Depuis quelques jours, Nouakchott vit dans un beau climat, sous un ciel clément en dépit de ses couleurs contrastées : couvert de nuages. Il ne nous en envoie cependant que quelques rares gouttelettes d’eau, ce ciel chargé ! Il n’est toutefois ni radin, ni austère. Il donne suffisamment ce qu’il faut pour rendre le temps doux et pour susciter chez mes compatriotes des espoirs d’une saison de pluie bien arrosée.
Ce climat agréable de quelques jours, un tout petit peu humides, et sans soleil brûlant, réveille en moi un désir ardent de bédouin forcé à la vie urbaine loin des siens.

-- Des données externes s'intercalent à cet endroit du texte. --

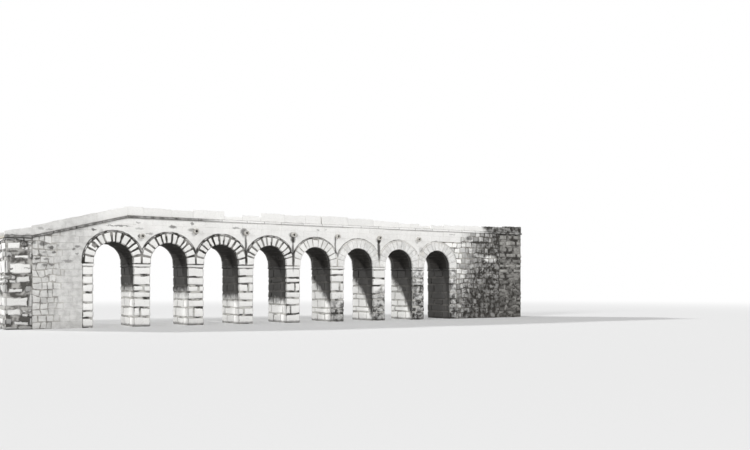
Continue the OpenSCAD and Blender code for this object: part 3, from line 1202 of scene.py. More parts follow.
@dataclass(frozen=True)
class ArchStones(Piece):
    """Stones that are bent round every arch: the face rings or the courses of the vaults."""

    joints: tuple[float, ...] = (0.016,)
    spread: float = 0.0
    near_y: float = 0.0
    far_y: float = 0.0
    inner_r: float = 0.0
    outer_r: float = 0.0
    courses: int = 13
    rows: int = 1
    mitred: bool = False
    both_faces: bool = False
    mitre_start: float = 0.0
    shift: float = 0.0
    short: float = 0.0
    bed: float = 0.012
    rounding: float = 0.016
    wear: float = 0.007
    chips: float = 0.8
    jut: float = 0.004
    row_spread: float = 0.3
    tight_rounding: Range = (0.004, 0.9)
    least_cosine: ClassVar[float] = 1e-6
    grid: BlockGrid = BlockGrid(5, 2, 4)

    def path(self, west: bool, east: bool) -> Array:
        """Places of one arch's joints, as path lengths.

        The stones are equal but for the end ones, which take in the straight legs. Where a mitre is
        shared, a band that starts above it has its ends there instead.

        Args:
            west: whether a mitre is shared on the west.
            east: whether one is shared on the east.

        Returns:
            Path lengths, both ends included.
        """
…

J’aurais aimé passer un bon hivernage en Mauritanie au lieu d’aller à Beijing, en Chine, où je resterai cloitré dans mon bureau, ou suffoquant sous la pression des mondanités des rencontres diplomatiques.
Un désir qui parait quasiment impossible cette année : je repars dans quelques semaines pour cette destination lointaine à l’autre bout du monde, à plus de 17 heures de vol de chez-moi, et pour y demeurer beaucoup de mois encore avant de revenir au pays.
Cependant, malgré le handicap de l’éloignement géographique, et/ou, à cause de lui, je continue de m’accrocher à mon souhait, vivant dans les nuages au sens propre du mot.
En les caressant, je ne fais que suivre les traces de mes parents et des mes ancêtres qui, eux aussi, scrutaient, le ciel à longueur de journée, écoutaient et lisaient ses signes et bruits toutes les nuits. Y détecter un rayon lumineux d’un éclair lointain, un grondement de tonnerre quelque peu assourdissant, les couleurs diffuses d’un nuage… bref : le moindre signe ou indicateur de pluviométrie, nourrissait leurs espoirs, allégeait leur peine, leur donnant des sensations de bonheur.
Comme mon père, comme mon grand-père, comme mes aïeux- qu’Allah aie leurs âmes, moi aussi, je regarde toujours vers le ciel, poussé par les mêmes motivations, fasciné par les nuages. Mieux : je me suis procuré aujourd’hui des outils de remplacement qui consolent mes désirs inassouvis, surtout dans les périodes de secheresse devenue chronique.
Ils me fournissent de quoi compenser l’absence du spectacle céleste, ce bel objet de fantasme que m'ont legué mes assendants, de génération en génération. Pour nourrir mes rêves, il suffit que je me rabatte sur ces moyens de substitution modernes quand je ressente le besoin de reluquer les nuages, de leur soutirer cette substance liquide qui fait la vie, et qui est si précieuse dans des régions sahariennes, comme la mienne.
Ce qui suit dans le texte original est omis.